WHAT NEEDS TO BE DONE —
Return all lines below containing the word "lifts".

[START OF EXTRACTED RECORDS]

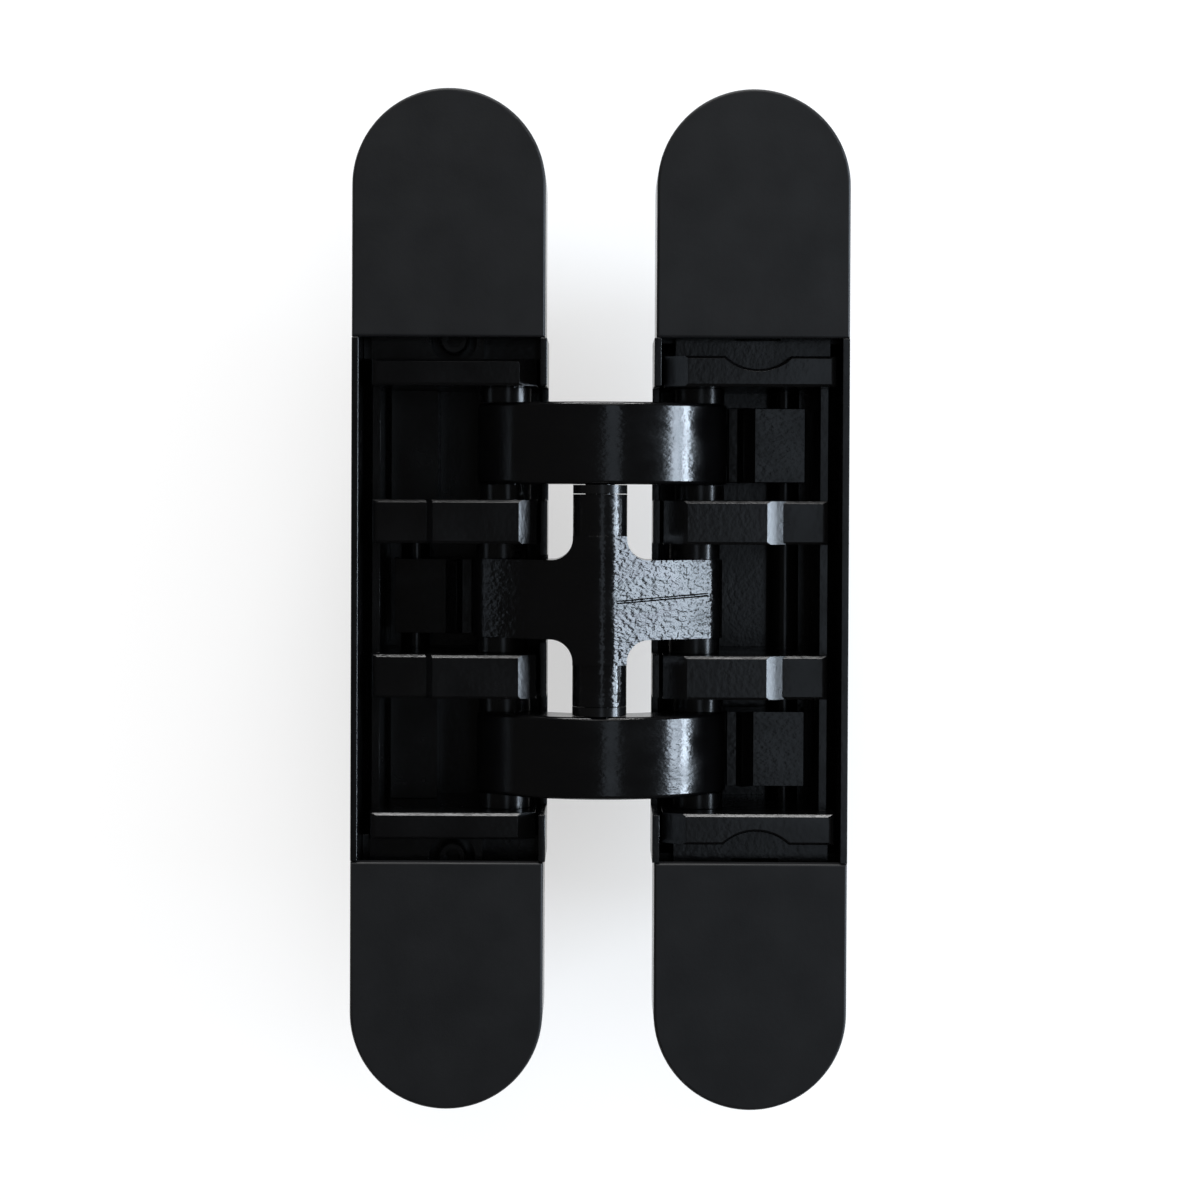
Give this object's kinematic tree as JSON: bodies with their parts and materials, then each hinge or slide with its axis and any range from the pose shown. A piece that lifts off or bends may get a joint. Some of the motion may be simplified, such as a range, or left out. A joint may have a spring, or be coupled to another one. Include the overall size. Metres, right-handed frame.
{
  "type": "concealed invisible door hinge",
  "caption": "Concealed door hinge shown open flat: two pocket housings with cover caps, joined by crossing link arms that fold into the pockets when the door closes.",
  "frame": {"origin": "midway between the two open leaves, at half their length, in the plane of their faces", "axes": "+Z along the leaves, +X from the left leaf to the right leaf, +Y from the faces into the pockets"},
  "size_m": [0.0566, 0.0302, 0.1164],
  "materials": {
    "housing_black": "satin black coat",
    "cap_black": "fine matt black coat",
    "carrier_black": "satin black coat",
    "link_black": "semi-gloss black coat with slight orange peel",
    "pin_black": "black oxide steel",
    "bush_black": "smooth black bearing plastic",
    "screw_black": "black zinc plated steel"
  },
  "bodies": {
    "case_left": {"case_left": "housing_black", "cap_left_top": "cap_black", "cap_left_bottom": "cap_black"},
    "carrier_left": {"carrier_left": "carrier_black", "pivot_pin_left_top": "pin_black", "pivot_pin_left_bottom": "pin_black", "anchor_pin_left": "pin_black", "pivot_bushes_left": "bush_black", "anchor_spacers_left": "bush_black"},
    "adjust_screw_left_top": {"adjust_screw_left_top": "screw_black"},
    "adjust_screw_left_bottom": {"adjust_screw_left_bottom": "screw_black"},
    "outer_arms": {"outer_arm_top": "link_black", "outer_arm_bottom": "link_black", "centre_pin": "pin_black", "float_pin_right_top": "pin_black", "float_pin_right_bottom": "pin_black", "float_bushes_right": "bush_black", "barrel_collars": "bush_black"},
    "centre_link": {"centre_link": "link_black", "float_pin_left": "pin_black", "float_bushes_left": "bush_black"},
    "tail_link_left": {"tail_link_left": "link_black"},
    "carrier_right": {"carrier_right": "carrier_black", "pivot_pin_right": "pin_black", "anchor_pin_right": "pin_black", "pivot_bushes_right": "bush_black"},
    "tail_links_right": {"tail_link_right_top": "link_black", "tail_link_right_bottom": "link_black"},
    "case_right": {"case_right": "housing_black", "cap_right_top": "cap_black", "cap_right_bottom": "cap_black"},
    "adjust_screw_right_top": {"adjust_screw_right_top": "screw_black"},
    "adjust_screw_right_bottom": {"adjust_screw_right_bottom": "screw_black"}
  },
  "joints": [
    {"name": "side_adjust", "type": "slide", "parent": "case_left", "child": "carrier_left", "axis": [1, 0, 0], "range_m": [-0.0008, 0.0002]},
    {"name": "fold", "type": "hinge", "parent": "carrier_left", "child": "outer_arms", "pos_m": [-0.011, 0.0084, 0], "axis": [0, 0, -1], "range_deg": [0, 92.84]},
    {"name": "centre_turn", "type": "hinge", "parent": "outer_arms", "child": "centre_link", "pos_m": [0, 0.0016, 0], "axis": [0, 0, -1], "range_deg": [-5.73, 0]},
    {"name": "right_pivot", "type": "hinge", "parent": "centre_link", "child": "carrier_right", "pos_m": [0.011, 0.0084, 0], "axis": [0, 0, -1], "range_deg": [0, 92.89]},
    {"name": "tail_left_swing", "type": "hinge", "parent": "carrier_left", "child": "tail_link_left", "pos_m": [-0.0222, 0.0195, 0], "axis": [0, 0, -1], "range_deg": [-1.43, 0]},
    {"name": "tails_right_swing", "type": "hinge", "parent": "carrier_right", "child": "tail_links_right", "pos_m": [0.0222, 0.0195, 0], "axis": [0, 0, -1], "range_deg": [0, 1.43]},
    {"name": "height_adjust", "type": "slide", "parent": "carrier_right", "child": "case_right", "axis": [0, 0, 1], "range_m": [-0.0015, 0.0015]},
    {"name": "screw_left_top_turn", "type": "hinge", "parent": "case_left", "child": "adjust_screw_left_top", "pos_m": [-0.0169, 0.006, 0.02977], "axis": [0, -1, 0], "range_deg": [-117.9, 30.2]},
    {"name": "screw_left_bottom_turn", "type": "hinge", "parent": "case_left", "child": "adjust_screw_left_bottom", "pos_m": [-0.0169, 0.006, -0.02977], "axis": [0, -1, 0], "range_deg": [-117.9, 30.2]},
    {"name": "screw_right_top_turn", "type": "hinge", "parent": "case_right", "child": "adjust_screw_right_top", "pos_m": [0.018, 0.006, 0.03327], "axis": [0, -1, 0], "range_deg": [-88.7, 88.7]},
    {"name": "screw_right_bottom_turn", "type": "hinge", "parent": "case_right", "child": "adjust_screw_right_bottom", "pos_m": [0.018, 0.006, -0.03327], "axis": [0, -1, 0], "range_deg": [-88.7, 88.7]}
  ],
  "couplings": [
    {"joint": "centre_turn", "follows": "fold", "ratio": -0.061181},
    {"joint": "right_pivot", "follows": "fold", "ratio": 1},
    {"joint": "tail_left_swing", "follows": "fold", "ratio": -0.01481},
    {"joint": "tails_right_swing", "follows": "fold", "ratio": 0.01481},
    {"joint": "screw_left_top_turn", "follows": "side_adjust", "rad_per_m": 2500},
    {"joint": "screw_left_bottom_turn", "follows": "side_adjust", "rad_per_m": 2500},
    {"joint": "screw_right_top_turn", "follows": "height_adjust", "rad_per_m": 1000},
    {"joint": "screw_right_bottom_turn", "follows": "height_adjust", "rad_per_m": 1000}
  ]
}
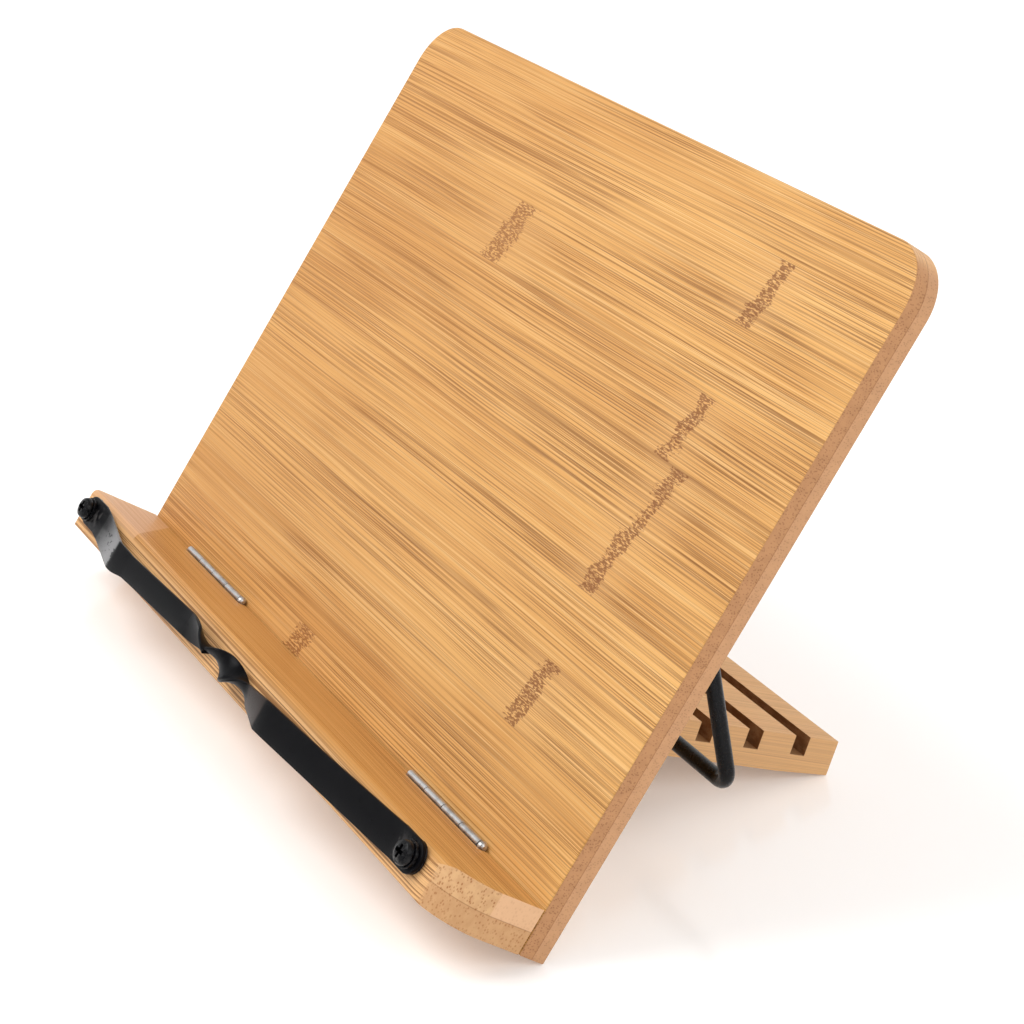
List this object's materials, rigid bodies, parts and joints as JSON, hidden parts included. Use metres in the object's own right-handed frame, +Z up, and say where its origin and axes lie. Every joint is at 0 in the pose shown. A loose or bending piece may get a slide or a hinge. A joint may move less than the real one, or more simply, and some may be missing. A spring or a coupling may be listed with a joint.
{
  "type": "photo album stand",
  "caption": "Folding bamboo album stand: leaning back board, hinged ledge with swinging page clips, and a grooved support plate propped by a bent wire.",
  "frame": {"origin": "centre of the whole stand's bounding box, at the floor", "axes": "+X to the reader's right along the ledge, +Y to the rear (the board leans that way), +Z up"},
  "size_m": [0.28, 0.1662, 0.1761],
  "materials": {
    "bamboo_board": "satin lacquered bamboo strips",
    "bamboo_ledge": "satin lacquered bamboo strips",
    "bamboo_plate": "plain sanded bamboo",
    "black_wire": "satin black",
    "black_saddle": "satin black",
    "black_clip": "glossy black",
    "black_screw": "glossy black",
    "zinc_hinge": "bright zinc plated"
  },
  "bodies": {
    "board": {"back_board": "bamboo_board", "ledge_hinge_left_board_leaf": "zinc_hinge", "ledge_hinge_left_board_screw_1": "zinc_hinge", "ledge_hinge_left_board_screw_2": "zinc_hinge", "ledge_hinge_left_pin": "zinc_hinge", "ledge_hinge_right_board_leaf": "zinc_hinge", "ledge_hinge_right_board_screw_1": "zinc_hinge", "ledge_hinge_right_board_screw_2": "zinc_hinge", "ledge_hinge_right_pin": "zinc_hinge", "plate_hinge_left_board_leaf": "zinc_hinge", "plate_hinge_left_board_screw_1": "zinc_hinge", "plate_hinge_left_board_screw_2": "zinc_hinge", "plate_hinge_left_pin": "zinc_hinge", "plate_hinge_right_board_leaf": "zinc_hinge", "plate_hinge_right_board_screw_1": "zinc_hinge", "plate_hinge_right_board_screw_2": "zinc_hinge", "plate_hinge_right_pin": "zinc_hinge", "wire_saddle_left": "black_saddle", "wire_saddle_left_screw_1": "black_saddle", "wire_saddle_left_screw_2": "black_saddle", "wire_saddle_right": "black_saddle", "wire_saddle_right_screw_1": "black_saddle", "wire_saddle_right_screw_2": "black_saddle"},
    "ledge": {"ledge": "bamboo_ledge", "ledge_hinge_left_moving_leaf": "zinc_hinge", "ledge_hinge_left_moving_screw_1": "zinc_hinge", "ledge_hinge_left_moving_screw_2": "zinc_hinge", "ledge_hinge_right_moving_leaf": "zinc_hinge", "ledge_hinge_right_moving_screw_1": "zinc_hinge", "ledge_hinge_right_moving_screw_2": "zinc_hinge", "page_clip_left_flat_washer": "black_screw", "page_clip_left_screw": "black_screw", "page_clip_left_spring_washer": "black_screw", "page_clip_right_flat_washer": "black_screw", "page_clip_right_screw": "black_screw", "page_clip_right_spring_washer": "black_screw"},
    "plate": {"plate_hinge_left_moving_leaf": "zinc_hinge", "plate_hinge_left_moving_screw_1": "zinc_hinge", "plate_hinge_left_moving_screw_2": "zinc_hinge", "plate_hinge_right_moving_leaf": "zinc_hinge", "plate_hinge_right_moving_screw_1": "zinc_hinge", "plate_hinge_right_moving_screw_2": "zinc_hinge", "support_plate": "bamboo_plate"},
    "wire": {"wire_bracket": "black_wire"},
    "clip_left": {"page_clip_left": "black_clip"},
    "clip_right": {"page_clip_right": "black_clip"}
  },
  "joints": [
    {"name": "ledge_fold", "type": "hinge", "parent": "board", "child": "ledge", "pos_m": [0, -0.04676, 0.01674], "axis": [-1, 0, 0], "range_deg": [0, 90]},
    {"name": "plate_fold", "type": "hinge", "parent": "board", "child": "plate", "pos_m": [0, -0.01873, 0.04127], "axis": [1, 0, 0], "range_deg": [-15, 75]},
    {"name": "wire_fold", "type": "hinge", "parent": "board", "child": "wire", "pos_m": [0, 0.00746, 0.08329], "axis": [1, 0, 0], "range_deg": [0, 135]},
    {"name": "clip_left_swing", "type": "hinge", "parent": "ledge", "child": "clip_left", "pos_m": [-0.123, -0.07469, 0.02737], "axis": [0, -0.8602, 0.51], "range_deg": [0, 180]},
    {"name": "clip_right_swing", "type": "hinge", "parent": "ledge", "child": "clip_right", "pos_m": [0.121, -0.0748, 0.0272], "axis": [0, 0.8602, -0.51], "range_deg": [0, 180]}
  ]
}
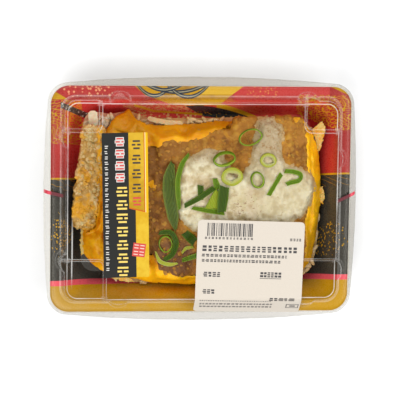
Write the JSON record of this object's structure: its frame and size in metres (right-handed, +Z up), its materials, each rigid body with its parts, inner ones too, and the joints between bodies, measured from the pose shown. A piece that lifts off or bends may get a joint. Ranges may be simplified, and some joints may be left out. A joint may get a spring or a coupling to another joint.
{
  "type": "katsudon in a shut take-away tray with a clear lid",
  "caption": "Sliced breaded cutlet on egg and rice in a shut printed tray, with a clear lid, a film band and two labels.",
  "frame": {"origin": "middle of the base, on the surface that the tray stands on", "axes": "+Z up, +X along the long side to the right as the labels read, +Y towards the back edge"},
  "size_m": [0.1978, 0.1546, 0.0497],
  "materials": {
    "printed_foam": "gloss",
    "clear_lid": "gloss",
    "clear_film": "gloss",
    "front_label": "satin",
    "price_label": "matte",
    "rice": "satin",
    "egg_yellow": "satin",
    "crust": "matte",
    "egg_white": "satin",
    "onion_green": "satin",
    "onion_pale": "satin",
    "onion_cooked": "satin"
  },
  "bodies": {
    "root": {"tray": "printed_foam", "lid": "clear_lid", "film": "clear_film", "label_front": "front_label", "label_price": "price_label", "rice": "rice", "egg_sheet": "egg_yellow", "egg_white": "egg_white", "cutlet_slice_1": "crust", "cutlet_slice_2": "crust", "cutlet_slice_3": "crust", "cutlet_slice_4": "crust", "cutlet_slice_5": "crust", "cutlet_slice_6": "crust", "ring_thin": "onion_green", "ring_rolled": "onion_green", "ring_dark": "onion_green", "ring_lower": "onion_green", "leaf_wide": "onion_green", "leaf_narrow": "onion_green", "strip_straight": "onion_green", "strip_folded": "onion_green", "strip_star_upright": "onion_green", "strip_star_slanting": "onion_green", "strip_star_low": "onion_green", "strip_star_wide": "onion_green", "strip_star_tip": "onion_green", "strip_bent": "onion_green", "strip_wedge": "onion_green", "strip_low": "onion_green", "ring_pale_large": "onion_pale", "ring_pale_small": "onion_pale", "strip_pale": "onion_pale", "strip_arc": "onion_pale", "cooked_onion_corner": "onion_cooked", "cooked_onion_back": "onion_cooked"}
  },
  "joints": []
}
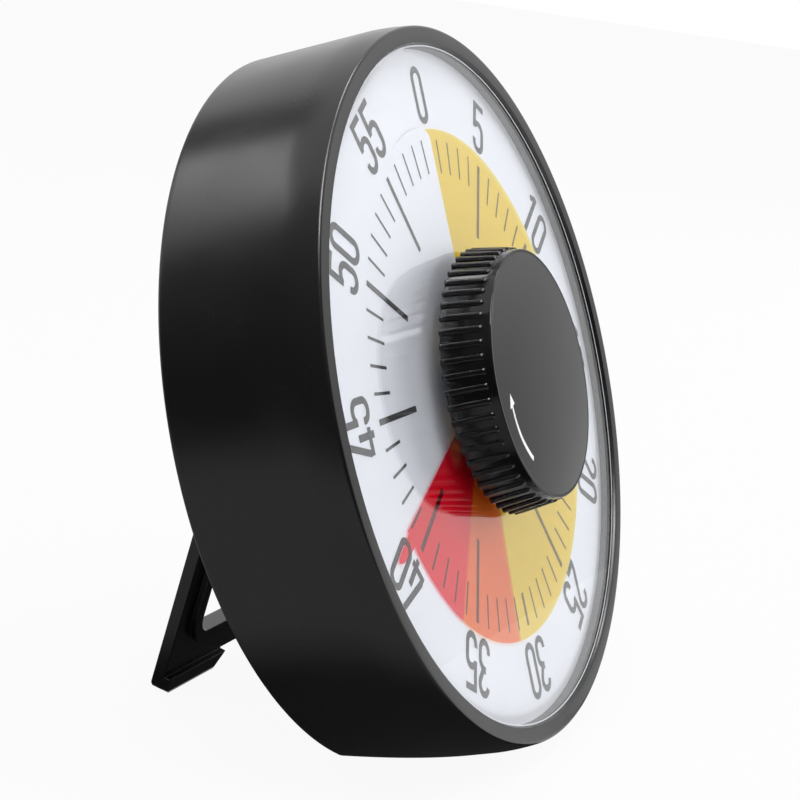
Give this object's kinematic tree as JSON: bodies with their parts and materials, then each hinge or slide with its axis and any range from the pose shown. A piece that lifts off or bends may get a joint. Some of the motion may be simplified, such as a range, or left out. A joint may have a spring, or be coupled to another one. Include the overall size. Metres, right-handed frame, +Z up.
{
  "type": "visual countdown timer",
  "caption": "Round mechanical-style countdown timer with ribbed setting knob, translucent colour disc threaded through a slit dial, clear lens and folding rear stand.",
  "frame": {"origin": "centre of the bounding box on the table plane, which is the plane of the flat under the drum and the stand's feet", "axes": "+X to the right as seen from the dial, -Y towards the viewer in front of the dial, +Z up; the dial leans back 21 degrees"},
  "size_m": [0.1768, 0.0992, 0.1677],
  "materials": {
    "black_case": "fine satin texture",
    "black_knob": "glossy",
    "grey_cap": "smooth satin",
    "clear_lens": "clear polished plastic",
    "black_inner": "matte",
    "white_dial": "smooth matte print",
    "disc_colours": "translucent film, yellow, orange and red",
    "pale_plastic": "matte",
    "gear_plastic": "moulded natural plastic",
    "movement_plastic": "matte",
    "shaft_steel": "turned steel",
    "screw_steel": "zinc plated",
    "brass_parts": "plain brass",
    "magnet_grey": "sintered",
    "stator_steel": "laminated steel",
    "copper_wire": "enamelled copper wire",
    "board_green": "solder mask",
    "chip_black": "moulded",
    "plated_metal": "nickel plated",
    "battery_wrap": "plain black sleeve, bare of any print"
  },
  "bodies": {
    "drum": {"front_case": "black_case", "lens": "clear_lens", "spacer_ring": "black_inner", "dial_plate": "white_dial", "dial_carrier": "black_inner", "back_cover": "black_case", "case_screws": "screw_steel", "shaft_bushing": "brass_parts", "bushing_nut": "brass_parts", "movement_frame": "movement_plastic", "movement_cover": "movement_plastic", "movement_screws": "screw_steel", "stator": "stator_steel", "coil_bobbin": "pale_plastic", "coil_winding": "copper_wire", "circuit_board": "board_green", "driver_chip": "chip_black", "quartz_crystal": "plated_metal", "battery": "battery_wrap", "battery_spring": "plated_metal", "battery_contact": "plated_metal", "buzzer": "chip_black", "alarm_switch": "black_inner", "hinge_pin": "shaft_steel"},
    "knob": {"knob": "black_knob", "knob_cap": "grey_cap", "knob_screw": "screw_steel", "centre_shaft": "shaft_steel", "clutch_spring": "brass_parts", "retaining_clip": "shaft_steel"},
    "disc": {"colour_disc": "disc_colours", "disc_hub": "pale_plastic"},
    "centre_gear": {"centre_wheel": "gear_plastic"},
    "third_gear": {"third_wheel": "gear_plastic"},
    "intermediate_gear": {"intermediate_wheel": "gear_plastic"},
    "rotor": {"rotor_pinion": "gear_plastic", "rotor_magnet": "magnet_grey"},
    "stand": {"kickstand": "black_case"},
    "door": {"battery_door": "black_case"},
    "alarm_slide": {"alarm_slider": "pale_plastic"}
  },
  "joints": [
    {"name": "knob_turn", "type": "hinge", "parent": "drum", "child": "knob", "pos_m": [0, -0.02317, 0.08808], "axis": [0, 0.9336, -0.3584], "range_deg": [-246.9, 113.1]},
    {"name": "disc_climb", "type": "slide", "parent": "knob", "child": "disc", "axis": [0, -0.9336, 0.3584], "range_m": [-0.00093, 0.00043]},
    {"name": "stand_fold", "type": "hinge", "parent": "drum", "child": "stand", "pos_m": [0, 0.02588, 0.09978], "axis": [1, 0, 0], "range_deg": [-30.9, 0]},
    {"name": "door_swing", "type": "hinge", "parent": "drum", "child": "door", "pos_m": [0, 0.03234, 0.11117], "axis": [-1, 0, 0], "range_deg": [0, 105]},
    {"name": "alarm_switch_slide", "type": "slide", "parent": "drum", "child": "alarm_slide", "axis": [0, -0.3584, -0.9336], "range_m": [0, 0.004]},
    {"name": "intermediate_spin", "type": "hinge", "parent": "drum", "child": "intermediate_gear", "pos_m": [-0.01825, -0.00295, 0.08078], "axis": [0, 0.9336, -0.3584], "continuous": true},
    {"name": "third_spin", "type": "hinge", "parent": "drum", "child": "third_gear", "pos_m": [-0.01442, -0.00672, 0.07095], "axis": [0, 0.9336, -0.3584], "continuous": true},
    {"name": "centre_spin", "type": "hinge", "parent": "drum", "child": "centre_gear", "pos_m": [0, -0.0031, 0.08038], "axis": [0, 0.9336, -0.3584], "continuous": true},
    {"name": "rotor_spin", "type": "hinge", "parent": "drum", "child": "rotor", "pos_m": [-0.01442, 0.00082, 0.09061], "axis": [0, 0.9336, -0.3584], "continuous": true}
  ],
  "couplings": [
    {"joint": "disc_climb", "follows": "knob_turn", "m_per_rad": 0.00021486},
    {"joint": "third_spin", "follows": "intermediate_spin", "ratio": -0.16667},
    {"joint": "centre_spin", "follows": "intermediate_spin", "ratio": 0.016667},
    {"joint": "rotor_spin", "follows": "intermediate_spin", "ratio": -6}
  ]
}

[END OF EXTRACTED RECORDS]

CORRECT ANSWER —
Give this object's kinematic tree as JSON: bodies with their parts and materials, then each hinge or slide with its axis and any range from the pose shown. A piece that lifts off or bends may get a joint. Some of the motion may be simplified, such as a range, or left out. A joint may have a spring, or be coupled to another one. Include the overall size. Metres, right-handed frame.
Write the JSON record of this object's structure: its frame and size in metres (right-handed, +Z up), its materials, each rigid body with its parts, inner ones too, and the joints between bodies, measured from the pose shown. A piece that lifts off or bends may get a joint. Ranges may be simplified, and some joints may be left out. A joint may get a spring or a coupling to another joint.
Give this object's kinematic tree as JSON: bodies with their parts and materials, then each hinge or slide with its axis and any range from the pose shown. A piece that lifts off or bends may get a joint. Some of the motion may be simplified, such as a range, or left out. A joint may have a spring, or be coupled to another one. Include the overall size. Metres, right-handed frame, +Z up.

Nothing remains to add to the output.